Stability guarantees for v0.1:

  • The top-level field names (url, origin, timestamp, checkerVersion, scoreVersion, score, checks) are stable across all 0.1.x releases
  • Each check’s id, weight, and overall status/score shape is stable
  • details shape is not stable within 0.1.x — new fields may be added in patch releases
  • The set of ids in checks is stable in 0.1.x (no new checks added without a 0.2 release)
CodeMeaning
0Score ≥ 50 (passes minimum bar)
1Score < 50 (below minimum)
2Fetch error (network, DNS, non-2xx response)

This makes the CLI usable as a CI smoke check: a failing site fails the pipeline.

Source: open-llmo/llmo-checker

Terminal window
npx llmo-checker https://example.com
npx llmo-checker https://example.com --json

Requires Node.js 20+.

If the reference implementation and this spec disagree, the spec is correct in intent and the implementation should be fixed — please file an issue.

These are valid LLMO concerns that we have not included in v0.1, with our reasons:

IndicatorReason deferred
Citation VisibilityRequires probing AI assistants. Out of scope for a pure static check. Planned for v0.2 as an optional opt-in check.
Chunk ReadabilityNeeds a chunking strategy choice. v0.2 will use a documented default chunker so the check is reproducible.
Markdown QualityOnly applies when a Markdown source is published. v0.2 will detect /index.md-style endpoints.
Content quality / accuracyOut of scope. The score measures substrate, not editorial quality.
Retrieval stability over timeRequires longitudinal probing. Reserved for the Benchmark project, not the per-URL Score.

The score version is independent of the reference implementation version. v0.1 of the score may be implemented by llmo-checker@0.1.x (any patch). v0.2 of the score will require llmo-checker@0.2.x.

Breaking changes between minor versions of the score (0.1 → 0.2) are expected during the Draft phase. We will publish a 1.0 specification only after Phase 2 (Community) closes — that is, after we have outcome data from the citation correlation pilot, external implementations exist, and the weights have been recalibrated.
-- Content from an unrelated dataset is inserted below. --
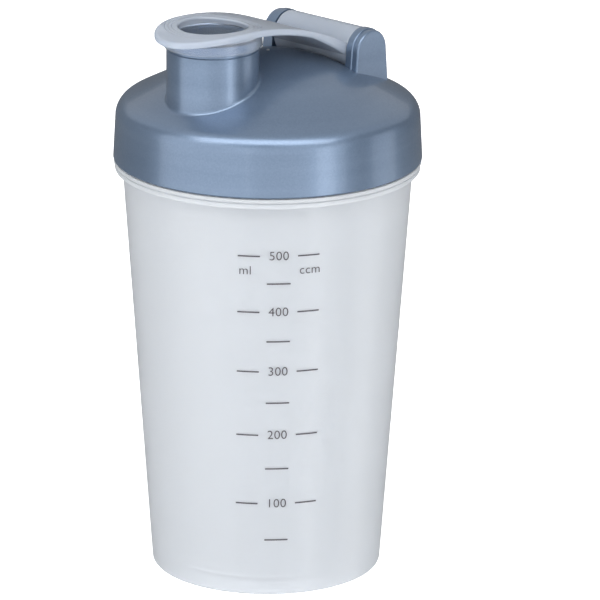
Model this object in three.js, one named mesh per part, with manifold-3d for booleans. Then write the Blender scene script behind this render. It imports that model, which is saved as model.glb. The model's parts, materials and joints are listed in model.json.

Spec changes happen via issues at the llmo-guide repo (this site’s source).

When proposing a new check or weight change:

  1. State the signal and what it measures (one sentence)
  2. State the scoring rule (must be deterministic from one HTTP fetch unless v0.2+)
  3. Cite a paper, public experiment, or Lighthouse-style argument for the weight
  4. Provide a reproducer (a URL that scores high and a URL that scores low under the proposed rule)

Implementation changes happen at open-llmo/llmo-checker.

The score structure is heavily influenced by Lighthouse (Google) and the llms.txt proposal (Jeremy Howard). Both are well-designed, opinionated, and falsifiable — properties we have tried to preserve.